Harnessing the power of contingent goal setting

We conclude by adopting the usefully fuzzy goal of giving some broad hints to leaders on how to apply and exploit the discipline of contingent goal setting

  • Identify the environment you are in and ask if the type of goals you have are suited to the situation. You might then consider changing the scope or specificity of those goals
  • To make a usefully fuzzy goal, use terms which are rich in possible analogies, but not yet fully specified, to drive exploration. Use the following steps as a guide:
    1. Consider the generality, or ‘essence’ of what your business is trying to accomplish, or organizational strength you are playing to
    2. Identify where else this applies in business and life — drawing on your personal and professional experience
    3. Formulate a goal based on this essential idea — the common thread which can connect multiple analogous experiences
  • Reflect on where your organization has come from and how its understanding of its goals has changed — to see the pattern of evolution so far and note any tension between this trajectory and your current goals.
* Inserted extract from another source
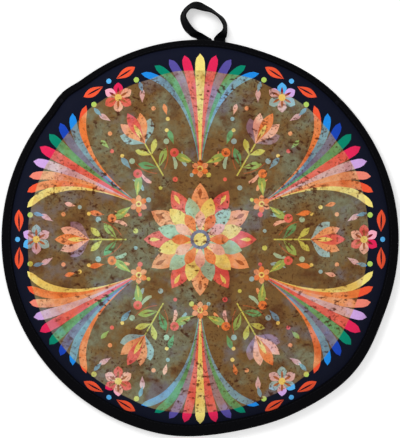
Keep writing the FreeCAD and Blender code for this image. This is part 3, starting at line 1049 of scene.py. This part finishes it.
# The hanging loop: right of its left end, out from the hinge line, direction across, lean
LOOP_COURSE = (
    (0, 0, 0, 0), (-4.1, 2.1, 14, 8), (-7.6, 3.9, 14, 38), (-11, 6.8, 17, 46),
    (-13.5, 10.4, 21, 52), (-15.2, 14.3, 17, 59), (-15.5, 17.4, 0, 64),
    (-14, 20.6, -25, 66), (-11, 23.8, -62, 66), (-7.3, 25.2, -84, 52),
    (-3.3, 24.8, -96, 46), (1.1, 23, -106, 56), (5.7, 21.2, -114, 69),
    (10.1, 18.3, -136, 76), (13.7, 15.2, -144, 71), (16, 11.4, -157, 70),
    (16.6, 8.2, -176, 73), (16.2, 5.4, -184, 66), (14.4, 2.6, -186, 40),
    (12.4, 0, -180, 0))
LOOP_LAST = len(LOOP_COURSE) - 1
LOOP_LEFT, LOOP_HINGE = 2.6, 154.42  # where the left end leaves the binding
LOOP_SLANT = 38.0  # degrees from straight in, of the left end's sewn part
LOOP_DEPTH, LOOP_SEWN_STEPS = 7.0, 5  # how far in both ends are sewn
LOOP_STEPS = 5  # sections between two rows of the course
LOOP_ROOT_HEIGHT = TAPE + COVER + LOOP_THICKNESS / 2
LOOP_REST = 0.15 + LOOP_THICKNESS / 2  # the tape's middle when it lies on the table


def loop_row(place):
    """The course between its rows, on one smooth curve."""
    k = min(int(place), LOOP_LAST - 1)
    t = place - k
    near = (min(max(j, 0), LOOP_LAST) for j in (k - 1, k, k + 1, k + 2))
    a, b, c, d = (np.array(LOOP_COURSE[j]) for j in near)
    return 0.5 * (2 * b + (c - a) * t + (2 * a - 5 * b + 4 * c - d) * t ** 2
                  + (3 * b - a - 3 * c + d) * t ** 3)


def tape_profile(half_width, half_thickness):
    """A flat tape's section with round selvedges: (across, through)."""
    shape = [(-1.0, 0.0), (-0.97, -0.75), (-0.9, -1.0), (-0.45, -0.9), (0.0, -0.86), (0.45, -0.9),
             (0.9, -1.0), (0.97, -0.75), (1.0, 0.0), (0.97, 0.75), (0.9, 1.0), (0.45, 0.9), (0.0, 0.86),
             (-0.45, 0.9), (-0.9, 1.0), (-0.97, 0.75)]
    return [(a * half_width, t * half_thickness) for a, t in shape]


def loop_section(place):
    """The tape's section at a place of its course, and each point's distance across the tape."""
    right, out, turn, steep = loop_row(place)
    lean = math.radians(max(steep, 0.0))
    z = LOOP_REST + LOOP_WIDTH / 2 * math.sin(lean)
    sewn = max(1 - place, place - LOOP_LAST + 1, 0.0)
    z = max(z, LOOP_ROOT_HEIGHT * sewn + LOOP_REST * (1 - sewn))
    slant = math.radians(LOOP_SLANT * max(1 - place, 0.0))
    before, after = loop_row(max(place - 0.5, 0)), loop_row(min(place + 0.5, LOOP_LAST))
    along = Vector((after[0] - before[0], after[1] - before[1], 0))
    if place in (0, LOOP_LAST):
        along = Vector((0, 1 if place == 0 else -1, 0))
    plan, level = math.radians(turn), math.cos(lean)
    across = Vector((level * math.cos(plan), level * math.sin(plan), math.sin(lean)))
    through = along.cross(across).normalized()
    middle = Vector((LOOP_LEFT + right, LOOP_HINGE + out, z))
    half = LOOP_WIDTH / 2 / math.cos(slant)
    profile = tape_profile(half, LOOP_THICKNESS / 2)
    return [middle + across * a + through * t for a, t in profile], [a for a, _ in profile]


def section_middle(section):
    return sum(section, Vector()) / len(section)


def loop_form():
    sections, plans = [], []
    slope = math.tan(math.radians(LOOP_SLANT))
    first, across = loop_section(0)
    for k in range(LOOP_SEWN_STEPS):
        back = LOOP_DEPTH * (1 - k / LOOP_SEWN_STEPS)
        sections.append([p + Vector((back * slope, -back, 0)) for p in first])
    for place in np.linspace(0, LOOP_LAST, LOOP_LAST * LOOP_STEPS + 1):
        sections.append(loop_section(float(place))[0])
    final, _ = loop_section(LOOP_LAST)
    for k in range(1, LOOP_SEWN_STEPS + 1):
        sections.append([p + Vector((0, -LOOP_DEPTH * k / LOOP_SEWN_STEPS, 0)) for p in final])
    run = 0.0
    for j, section in enumerate(sections):
        if j:
            run += (section_middle(section) - section_middle(sections[j - 1])).length
        plans += [(run, a, 0.0) for a in across]
    points, faces = tube_form([[tuple(p) for p in s] for s in sections])
    return new_piece("hanging_loop_tape", points, faces, plans, TAPED)


loop = loop_form()
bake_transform(loop)
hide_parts("hanging_loop", "loop_ends")


# Floor, light and camera, in metres
FLOOR_REACH, FLOOR_DROP = 6.0, 0.0002
FLOOR_GLOW = 0.34  # lifts the floor to the photo's white, where it is seen
CAMERA_DISTANCE, VIEW_HALF_HEIGHT = 1.6, 0.16797
VIEW_MIDDLE, MIDDLE_HEIGHT = (-0.0001, 0.01555), 0.006


def plain_floor():
    mesh = bpy.data.meshes.new("floor")
    corners = [(x * FLOOR_REACH, y * FLOOR_REACH, 0) for x, y in ((-1, -1), (1, -1), (1, 1), (-1, 1))]
    mesh.from_pydata(corners, [], [(0, 1, 2, 3)])
    floor = bpy.data.objects.new("floor", mesh)
    bpy.context.collection.objects.link(floor)
    floor.location.z = -FLOOR_DROP
    n = Nodes("floor_white")
    for key, value in (("Base Color", (0.82, 0.82, 0.82, 1)), ("Roughness", 0.9),
                       ("Specular IOR Level", 0.1), ("Emission Color", (1, 1, 1, 1))):
        n.put(n.shader, key, value)
    path = n.node("ShaderNodeLightPath")
    seen = n.maths("MAXIMUM", path.outputs["Is Camera Ray"], path.outputs["Is Glossy Ray"])
    seen = n.maths("MAXIMUM", seen, path.outputs["Is Transmission Ray"])
    n.put(n.shader, "Emission Strength", n.maths("MULTIPLY", seen, FLOOR_GLOW))
    mesh.materials.append(n.material)


def soft_lights():
    world = bpy.data.worlds.new("studio")
    bpy.context.scene.world = world
    world.use_nodes = True
    sky = world.node_tree.nodes["Background"]
    sky.inputs["Color"].default_value = (1.0, 1.0, 1.0, 1)
    sky.inputs["Strength"].default_value = 0.55
    for name, place, size, power in (
        ("key", (-0.7, 0.8, 1.1), 0.7, 13.0),
        ("fill", (0.9, -0.6, 1.3), 1.2, 6.0),
    ):
        light = bpy.data.lights.new(name, "AREA")
        light.size = size
        light.energy = power
        lamp = bpy.data.objects.new(name, light)
        bpy.context.collection.objects.link(lamp)
        lamp.location = place
        lamp.rotation_mode = "QUATERNION"
        lamp.rotation_quaternion = (-Vector(place)).to_track_quat("-Z", "Y")


def overhead_camera():
    camera = bpy.data.cameras.new("camera")
    camera.sensor_width = 36.0
    camera.lens = camera.sensor_width / 2 * CAMERA_DISTANCE / VIEW_HALF_HEIGHT
    camera.clip_start, camera.clip_end = 0.05, 30.0
    holder = bpy.data.objects.new("camera", camera)
    bpy.context.collection.objects.link(holder)
    holder.location = (*VIEW_MIDDLE, MIDDLE_HEIGHT + CAMERA_DISTANCE)
    bpy.context.scene.camera = holder


plain_floor()
soft_lights()
overhead_camera()
bpy.context.scene.view_settings.view_transform = "Standard"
For example, Google is now considering organizing the transport system, and its leadership is reportedly questioning whether it has now outgrown its original goal statement.
  • Regularly ask yourself these fundamental questions about your business, and use them to drive the evolution of your goal

New situations require new thinking, including reconsidering some unquestioned tenets of business. By adopting a contingent approach to goal setting companies can better equip themselves to adapt to today’s fast- changing business reality.